In the end, you guys decide.

Eidolon
06-17-2016, 04:12 PM
In the past three months I went from having never been to a big time benchrest match to attending the ARA Indoor National's at the Barn in March and Kettlefoot the end of May.
Besides going to shoot... I really went to learn.
I watched a plethora of top notch shooters clean their barrels. With some nuances they all pretty much did the same thing.
Run some wet patches / run some dry patches / done
The nuances were running a nylon brush in some cases vigorously. If they had a bad card maybe a brass brush.
Still... This has been enlightening.

drknite
06-17-2016, 04:23 PM
Eldolon, I have never been to a big time shoot. Mostly club shooting although we do have some excellent shooters. Recently had a 250 score on a usbr target. Never had the opportunity to watch big time shooters to see how they do it. That's why a lot of questions from my end.

GordonE
06-17-2016, 05:13 PM
Dave
How did #2 do with that cleaning. Did you shoot a bunch of 250s?

drknite
06-17-2016, 05:33 PM
No sir Mr. Eck. We did have a shooter Jason Lane shoot a 250 but not me. I will say the gun is capable as you were the gunsmith who built this turbo. There is no doubt that I am the weak link but I am getting better. Thanks for the excellent work on the rifle. It is a dream to own and shoot.

tim
06-17-2016, 06:09 PM
OK, I'll ask the question if nobody else is going to.... What difference does going one way make?

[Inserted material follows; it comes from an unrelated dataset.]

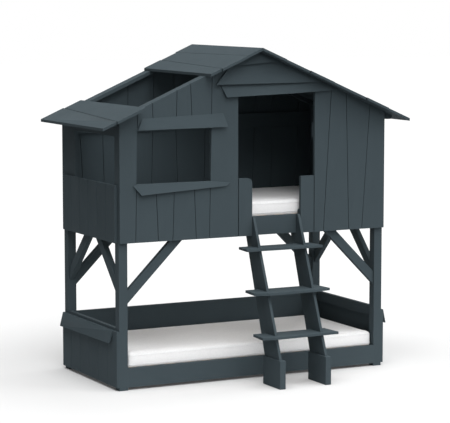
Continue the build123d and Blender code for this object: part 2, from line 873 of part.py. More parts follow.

I believe the prevailing theory is for crown protection Wilbur. Or course going slow while exiting the muzzle and slower still while coming back so as not to bump the crown always struck me as logical.

Pete Wass
06-18-2016, 02:34 PM
cleaning rod damage to crowns that do not have a 45* chamfer on the inside of the crown. Since having that done to my barrels, has removed that situation for me. I don't believe a brush will harm the crown or bore, providing it is straight and one uses caution when retracting same, when the crown is chamfered properly. Plenty of people pull brushes back through their bores and shoot successfully. One must remember to proceed carefully but cleaning does not have to be painfully complicated.